# YOUR GOAL
Everything from the first line down to the line containing "piece.data.set_sharp_from_angle(angle=SHARP_ANGLE)" should be reproduced exactly; please include nothing else.

....

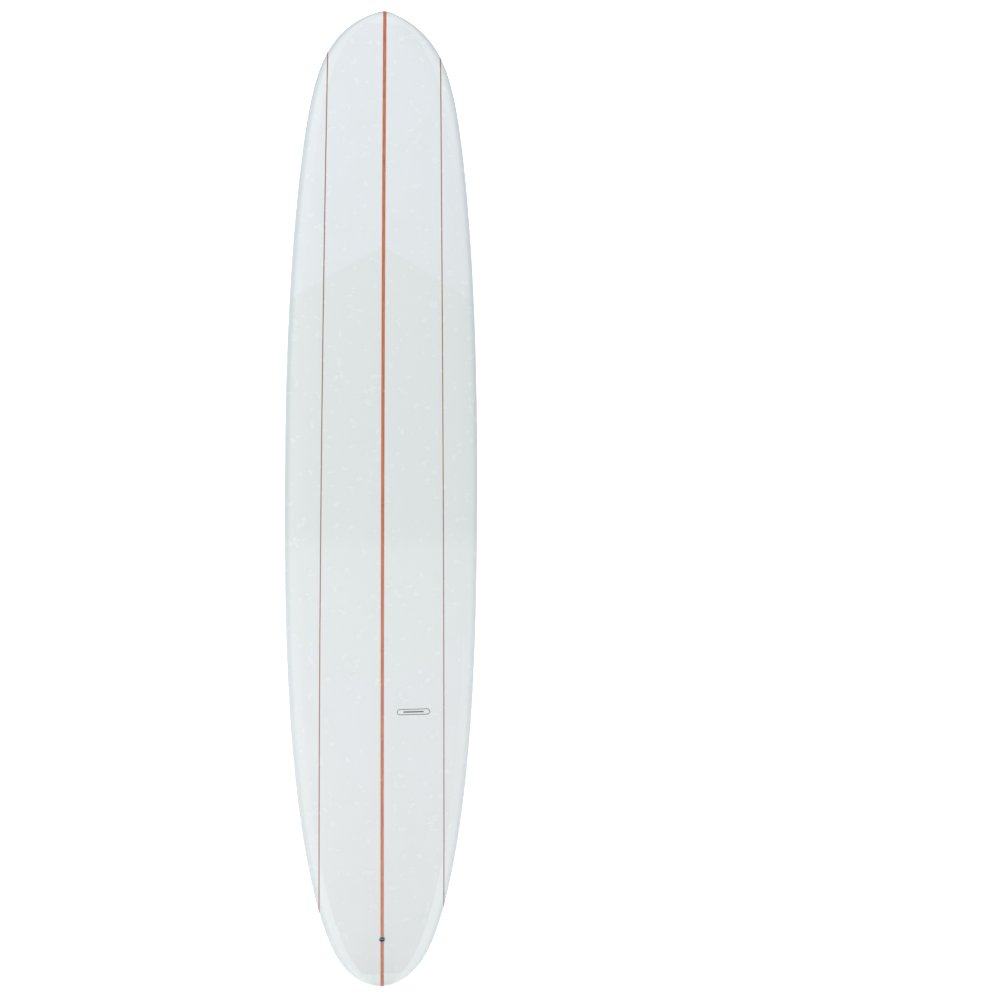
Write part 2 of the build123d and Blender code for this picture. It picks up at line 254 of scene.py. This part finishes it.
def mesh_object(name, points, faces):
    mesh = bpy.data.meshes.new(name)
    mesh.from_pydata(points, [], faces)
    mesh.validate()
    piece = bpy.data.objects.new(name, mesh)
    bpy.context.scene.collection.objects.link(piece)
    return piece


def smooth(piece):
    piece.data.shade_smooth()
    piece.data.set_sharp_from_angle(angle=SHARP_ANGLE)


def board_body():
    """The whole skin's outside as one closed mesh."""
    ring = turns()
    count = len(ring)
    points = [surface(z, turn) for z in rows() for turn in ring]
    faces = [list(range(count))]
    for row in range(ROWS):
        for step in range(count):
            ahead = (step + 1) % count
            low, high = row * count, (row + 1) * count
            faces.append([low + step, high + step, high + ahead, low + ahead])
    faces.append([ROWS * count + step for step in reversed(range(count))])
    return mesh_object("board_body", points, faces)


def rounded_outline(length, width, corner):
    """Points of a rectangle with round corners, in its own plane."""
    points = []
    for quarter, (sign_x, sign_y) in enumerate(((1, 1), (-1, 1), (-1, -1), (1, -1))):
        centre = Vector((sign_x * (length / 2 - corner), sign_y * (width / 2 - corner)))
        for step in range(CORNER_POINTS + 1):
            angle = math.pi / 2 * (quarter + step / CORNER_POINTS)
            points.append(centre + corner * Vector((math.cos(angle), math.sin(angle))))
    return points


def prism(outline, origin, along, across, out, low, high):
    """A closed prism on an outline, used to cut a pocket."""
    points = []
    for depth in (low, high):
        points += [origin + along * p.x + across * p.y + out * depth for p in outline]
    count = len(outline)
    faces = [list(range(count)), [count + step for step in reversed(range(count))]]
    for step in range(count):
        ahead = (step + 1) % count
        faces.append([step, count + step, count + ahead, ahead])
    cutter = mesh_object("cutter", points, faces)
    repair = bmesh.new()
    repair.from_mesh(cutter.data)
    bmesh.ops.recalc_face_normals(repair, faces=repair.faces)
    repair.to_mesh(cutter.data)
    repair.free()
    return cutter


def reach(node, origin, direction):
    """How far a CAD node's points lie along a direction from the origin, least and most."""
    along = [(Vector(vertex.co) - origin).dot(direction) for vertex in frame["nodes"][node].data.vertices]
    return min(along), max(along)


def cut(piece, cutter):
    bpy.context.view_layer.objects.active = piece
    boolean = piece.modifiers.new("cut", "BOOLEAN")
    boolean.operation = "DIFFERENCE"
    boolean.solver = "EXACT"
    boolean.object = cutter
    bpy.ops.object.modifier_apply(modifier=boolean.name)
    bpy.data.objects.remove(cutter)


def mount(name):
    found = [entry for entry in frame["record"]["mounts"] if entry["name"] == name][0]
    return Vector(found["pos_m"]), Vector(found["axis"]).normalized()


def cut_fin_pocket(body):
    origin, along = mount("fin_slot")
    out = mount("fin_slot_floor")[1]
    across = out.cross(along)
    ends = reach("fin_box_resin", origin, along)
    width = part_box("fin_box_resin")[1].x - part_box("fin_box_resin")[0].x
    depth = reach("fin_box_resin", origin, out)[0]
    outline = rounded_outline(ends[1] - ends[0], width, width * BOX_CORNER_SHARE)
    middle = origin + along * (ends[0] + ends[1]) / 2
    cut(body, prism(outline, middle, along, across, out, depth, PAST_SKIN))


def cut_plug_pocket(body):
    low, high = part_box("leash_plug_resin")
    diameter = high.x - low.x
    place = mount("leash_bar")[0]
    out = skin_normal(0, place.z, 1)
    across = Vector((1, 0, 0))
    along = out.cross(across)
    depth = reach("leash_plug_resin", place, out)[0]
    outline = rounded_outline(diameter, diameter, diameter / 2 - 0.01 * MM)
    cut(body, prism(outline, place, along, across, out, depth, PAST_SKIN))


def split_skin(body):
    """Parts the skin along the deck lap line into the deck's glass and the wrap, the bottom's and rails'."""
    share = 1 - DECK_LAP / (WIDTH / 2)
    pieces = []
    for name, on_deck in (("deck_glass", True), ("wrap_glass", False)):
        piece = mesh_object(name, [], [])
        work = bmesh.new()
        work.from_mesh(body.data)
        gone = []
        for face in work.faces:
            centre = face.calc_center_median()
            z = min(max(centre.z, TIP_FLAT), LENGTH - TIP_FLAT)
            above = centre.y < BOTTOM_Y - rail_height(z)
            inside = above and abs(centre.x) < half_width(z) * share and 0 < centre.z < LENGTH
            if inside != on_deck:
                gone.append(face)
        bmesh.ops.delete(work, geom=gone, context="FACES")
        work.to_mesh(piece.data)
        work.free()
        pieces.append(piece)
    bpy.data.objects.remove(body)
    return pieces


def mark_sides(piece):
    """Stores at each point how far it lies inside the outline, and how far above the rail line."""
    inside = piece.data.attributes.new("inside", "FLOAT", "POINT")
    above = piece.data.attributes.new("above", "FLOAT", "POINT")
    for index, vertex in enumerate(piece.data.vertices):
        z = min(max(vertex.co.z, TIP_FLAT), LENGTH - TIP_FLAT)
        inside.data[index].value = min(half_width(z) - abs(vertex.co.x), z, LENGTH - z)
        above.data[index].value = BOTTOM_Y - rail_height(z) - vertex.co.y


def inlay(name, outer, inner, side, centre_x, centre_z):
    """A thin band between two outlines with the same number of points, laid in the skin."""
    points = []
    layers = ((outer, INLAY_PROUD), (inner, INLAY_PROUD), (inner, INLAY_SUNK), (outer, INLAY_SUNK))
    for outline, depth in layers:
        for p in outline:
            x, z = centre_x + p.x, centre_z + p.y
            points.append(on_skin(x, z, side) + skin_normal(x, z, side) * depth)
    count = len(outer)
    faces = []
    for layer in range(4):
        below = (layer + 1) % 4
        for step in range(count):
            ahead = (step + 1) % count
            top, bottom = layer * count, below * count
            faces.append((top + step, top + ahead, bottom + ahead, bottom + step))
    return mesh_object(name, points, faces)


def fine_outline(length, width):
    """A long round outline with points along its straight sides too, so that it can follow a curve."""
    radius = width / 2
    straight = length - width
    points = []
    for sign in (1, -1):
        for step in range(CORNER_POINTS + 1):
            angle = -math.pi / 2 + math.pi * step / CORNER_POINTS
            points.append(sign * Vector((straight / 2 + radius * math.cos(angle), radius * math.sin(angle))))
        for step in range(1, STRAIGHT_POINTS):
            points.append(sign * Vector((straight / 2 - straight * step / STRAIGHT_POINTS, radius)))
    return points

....

# EXERCISE OUTPUT
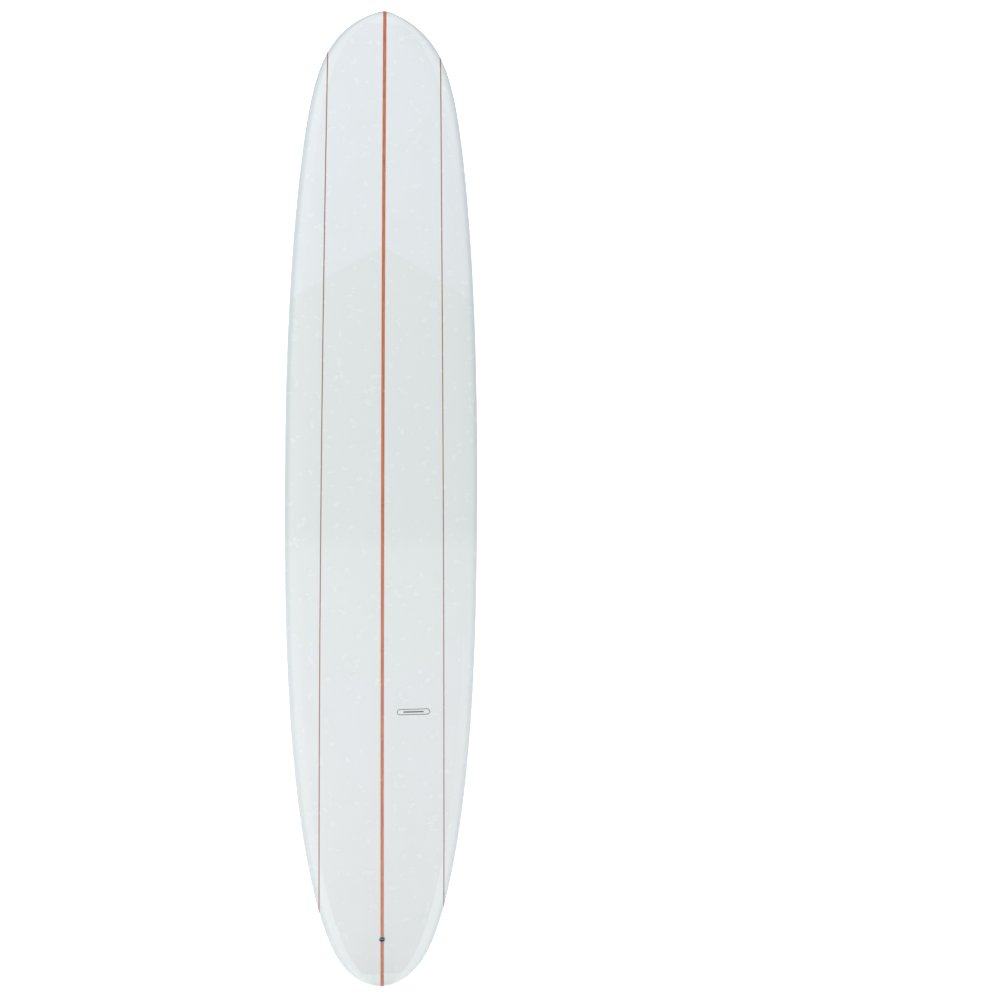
Write part 2 of the build123d and Blender code for this picture. It picks up at line 254 of scene.py. This part finishes it.
def mesh_object(name, points, faces):
    mesh = bpy.data.meshes.new(name)
    mesh.from_pydata(points, [], faces)
    mesh.validate()
    piece = bpy.data.objects.new(name, mesh)
    bpy.context.scene.collection.objects.link(piece)
    return piece


def smooth(piece):
    piece.data.shade_smooth()
    piece.data.set_sharp_from_angle(angle=SHARP_ANGLE)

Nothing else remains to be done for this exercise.